Changing the release model is not something we've done lightly; this is the
result of several months of investigation and many conversations with partners
and developers in the community. A couple additional expected benefits of
these changes are:
- Releases will more likely ship on
time. Within the J2SE engineering organization we've long wrestled with
the difficult choice of making the current maintenance release as perfect
as possible versus working on great new features for the next big feature
release. This conflict has been the proximate cause of many schedule slips
over the years. The new release model finally resolves this fundamental
tension: J2SE engineers will, by default, always be working on the next
feature release. There will be times when they're asked to fix a critical
bug in an update release, and even rarer times when some nontrivial work
(e.g., to improve performance) will be done in an update release,
but these will be the exceptions rather than the rule.

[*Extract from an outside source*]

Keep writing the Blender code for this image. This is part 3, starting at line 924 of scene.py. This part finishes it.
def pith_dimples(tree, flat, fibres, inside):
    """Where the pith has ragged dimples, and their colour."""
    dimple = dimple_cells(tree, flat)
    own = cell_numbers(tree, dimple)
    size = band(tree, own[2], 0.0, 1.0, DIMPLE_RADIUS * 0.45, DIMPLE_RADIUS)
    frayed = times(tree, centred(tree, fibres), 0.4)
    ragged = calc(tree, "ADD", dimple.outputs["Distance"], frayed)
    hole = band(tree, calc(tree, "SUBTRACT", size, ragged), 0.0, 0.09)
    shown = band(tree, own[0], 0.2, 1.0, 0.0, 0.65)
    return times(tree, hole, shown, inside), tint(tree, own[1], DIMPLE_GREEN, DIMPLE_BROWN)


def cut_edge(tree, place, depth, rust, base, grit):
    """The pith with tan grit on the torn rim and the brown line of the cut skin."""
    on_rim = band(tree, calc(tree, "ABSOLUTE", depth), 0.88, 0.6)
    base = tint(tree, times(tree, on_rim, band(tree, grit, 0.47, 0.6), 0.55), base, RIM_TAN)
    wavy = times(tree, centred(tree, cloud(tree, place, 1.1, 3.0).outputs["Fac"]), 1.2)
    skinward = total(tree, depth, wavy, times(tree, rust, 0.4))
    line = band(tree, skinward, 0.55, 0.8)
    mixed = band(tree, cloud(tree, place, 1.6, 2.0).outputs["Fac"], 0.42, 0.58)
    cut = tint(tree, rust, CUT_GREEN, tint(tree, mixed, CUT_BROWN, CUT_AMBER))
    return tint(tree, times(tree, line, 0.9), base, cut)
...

- Release adoption will improve. The
existing medium-sized maintenance releases have long been a big adoption
barrier. Due to the level of change in these releases many users have only
been confident enough to adopt them after requalifying all of their
applications -- in other words, by treating them much like
feature releases in terms of testing. Most users are confident enough in
the update releases to just "drop them in" without doing a lot of testing;
now they'll be able to do so for a longer time in between feature releases.

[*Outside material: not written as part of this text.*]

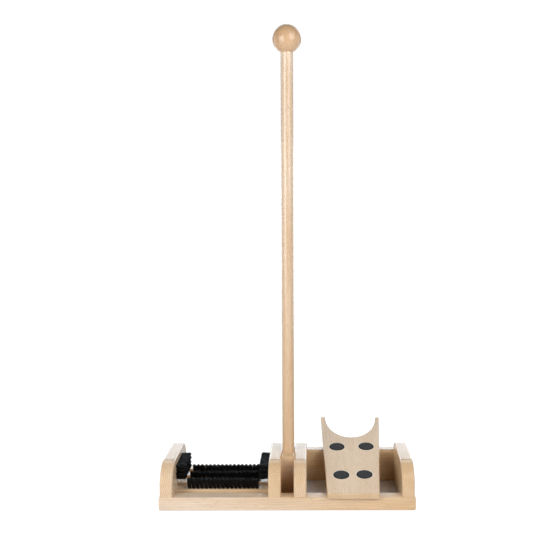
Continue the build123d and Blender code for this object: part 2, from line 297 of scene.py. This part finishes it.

These are not easy changes to make. We're still in the middle of figuring out
a bunch of the details, so reality over the next couple of years might not
exactly match what I've described above. Overall, however, we think that the
improved focus and increased agility of the new release model will bring big
benefits to the platform and to the Java community.

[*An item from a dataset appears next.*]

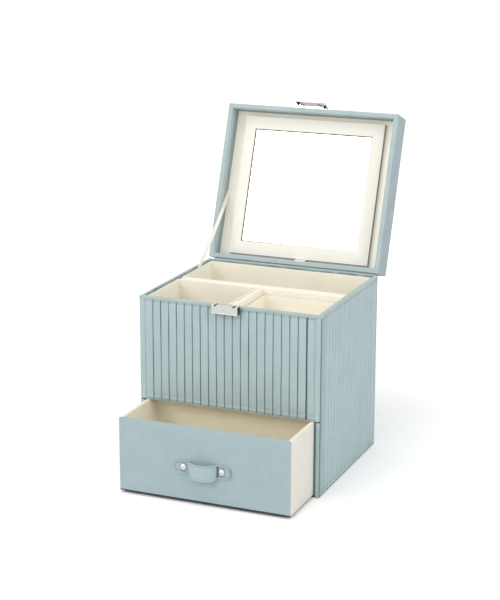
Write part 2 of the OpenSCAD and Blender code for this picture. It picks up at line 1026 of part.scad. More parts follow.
module mirror_glass() {
    color("white")
        at_mirror()
            block([-glass_half_x, glass_half_x], [-glass_half_y, glass_half_y],
                [glass_z, glass_z + glass_t]);
}

module mirror_backing() {
    color(card)
        at_mirror()
            block([-glass_half_x, glass_half_x], [-glass_half_y, glass_half_y],
                [glass_z + glass_t, mirror_back_z]);
}

// Steel discs that the lid magnets hold
module mirror_discs() {
    color("dimgray")
        at_mirror()
            for (x = [-magnet_x, magnet_x])
                for (y = [-magnet_y, magnet_y])
                    translate([x, y, mirror_back_z - 1])
                        cylinder(h = 1, r = magnet_r);
}

// Ribbon tab on the edge of the panel nearest the hinge
module mirror_tab() {
    y = mirror_d / 2;
    color(cream)
        at_mirror()
            block([tab_x - tab_w / 2, tab_x + tab_w / 2], [y, y + cloth_t],
                [mirror_z - tab_out, mirror_back_z - 1]);
}

base_felt();
base_board();
side_board_left();
side_board_right();
back_board();
shelf_board();
front_board();
front_cover();
side_cover_left();
side_cover_right();
back_cover();
corner_strip_left();
corner_strip_right();
rim_binding();
front_hem();
bay_lining();
liner_back();
liner_left();
liner_right();
cross_divider();
centre_divider();
tray_ledges();
clasp_base();
clasp_screws();
clasp_spring();
hinge_cloth();
stay_ribbon();
clasp_button();
tray_tub();
tray_pad();
drawer_front_board();
drawer_front_cover();
drawer_side_left();
drawer_side_right();
drawer_back();
drawer_floor();
drawer_skin();
drawer_lining();
drawer_pads();
drawer_partition();
handle_strap();
handle_rivets();
rivet_washers();
lid_top_board();
lid_wall_front();
lid_wall_back();
lid_wall_left();
lid_wall_right();
lid_cover();
lid_inner_cloth();
lid_spacer_frame();
lid_lining();
lid_magnets();
strike_plate();
strike_nails();
mirror_frame();
mirror_glass();
mirror_backing();
mirror_discs();
mirror_tab();
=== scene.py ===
# %% [markdown]
# # A vanity box with a mirror in its lid
# The real box is thin fibreboard covered in powder-blue suede. Its front and sides are laid in
# knife pleats, its wells are lined in cream, and a mirror panel sits in the lid.
# The CAD frame holds every size. Boards, screws and magnets keep their shape from there, and
# each piece of cloth or stamped metal is modelled again with its folds, rolls and stitches.

# %% Load the frame and measure it
import math
import bpy
import bmesh
from mathutils import Matrix, Vector, noise
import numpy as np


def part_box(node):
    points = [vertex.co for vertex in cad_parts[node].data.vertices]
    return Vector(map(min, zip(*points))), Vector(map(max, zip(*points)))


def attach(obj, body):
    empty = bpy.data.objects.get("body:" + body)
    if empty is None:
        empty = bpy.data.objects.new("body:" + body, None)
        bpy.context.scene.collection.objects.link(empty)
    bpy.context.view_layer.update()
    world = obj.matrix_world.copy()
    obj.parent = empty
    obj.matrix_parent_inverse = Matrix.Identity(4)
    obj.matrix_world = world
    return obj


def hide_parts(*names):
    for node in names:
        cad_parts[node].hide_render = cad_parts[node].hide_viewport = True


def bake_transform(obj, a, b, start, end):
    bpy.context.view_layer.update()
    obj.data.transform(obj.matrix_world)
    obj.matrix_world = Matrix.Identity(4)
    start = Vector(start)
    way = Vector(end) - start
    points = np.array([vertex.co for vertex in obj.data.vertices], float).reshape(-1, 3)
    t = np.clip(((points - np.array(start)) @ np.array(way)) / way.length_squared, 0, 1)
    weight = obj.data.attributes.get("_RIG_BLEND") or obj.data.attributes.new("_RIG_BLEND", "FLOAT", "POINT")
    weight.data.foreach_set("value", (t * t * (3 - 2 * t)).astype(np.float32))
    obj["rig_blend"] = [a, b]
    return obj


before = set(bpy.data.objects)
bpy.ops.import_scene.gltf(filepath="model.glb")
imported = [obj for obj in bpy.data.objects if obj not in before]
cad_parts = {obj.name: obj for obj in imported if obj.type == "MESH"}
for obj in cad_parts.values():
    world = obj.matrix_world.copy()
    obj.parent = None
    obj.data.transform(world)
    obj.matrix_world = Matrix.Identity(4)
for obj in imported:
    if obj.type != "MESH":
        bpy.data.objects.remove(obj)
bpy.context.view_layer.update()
mm = 0.001


def corners(node):
    """The lowest and the highest corner of a CAD node, in millimetres."""
    return [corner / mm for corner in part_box(node)]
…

Tough and Trustworthy Tigers
Posted by mreinhold on September 01, 2004 at 03:26 PM | Permalink
| Comments (1)
The Tiger Release Candidate shipped
earlier today.
Even more amazingly, our QA team is happy with it!
Our hard-working QA team recently presented a summary of their results
based on the near-final builds of Tiger. Overall this is looking to be the
most stable and reliable JDK that we've ever shipped. Here are the highlights
of their report:
- Applet
compatibility We test a set of over 400 applets,
nearly all of which are external, to make sure that they run as well on Tiger
as they do on any other popular VM, most especially the old and somewhat
quirky VM from Microsoft. 97% of these tests pass, which is a much higher
fraction than for any previous JDK release. The few failures are mostly due
to applets that are relying on behavior that's outside the scope of the J2SE
specification.
- Reliability We
run a set of five large server-class applications, including Sun's own
application server, another well-known application server, and Tomcat, on
some big iron under heavy load to see how long they stay up. As of this
writing they've been up and running continuously for 28 days -- at some point
we'll have to decide when to shut them off. This is a much longer uptime
than we've achieved in previous releases.
- Conformance
The 1.5 JCK (Java Compatibility Kit) contains a whopping 45,194 tests (for
comparison, the 1.4.2 JCK had a mere 27,309 tests). Tiger passes all of
them.
- Regression
tests These are tests written by development
engineers to make sure that a bug gets fixed and stays fixed. 99.7% of the
tests in the regression-test suite pass. We've carefully reviewed the few
failures, and in all cases we decided that the risk of fixing them at this
late stage outweighs their relatively small end-user impact.
- Functional tests These are tests written
by quality engineers to test the overall functionality of the JDK. 99.7% of
the tests in the functional-test suite pass. As with the failing regression
tests, fixing the few remaining failures is just not worth the risk right
now.
A total of 8,002 features, enhancements, and bug fixes were integrated into
Tiger, so when I step back and think about it this way I'm fairly amazed that
it's working so well.
Tiger is the highest-quality JDK that we've ever built. Is it perfect?
No, of course not. There are no doubt still some bugs lurking, but hopefully
none is too serious. If Tiger quality is important to you then please download
and test the release candidate and
let us know
right away if something's wrong. The next couple of weeks are our last chance
to fix any thermonuclear, hair-on-fire, sky-is-falling showstopper bugs.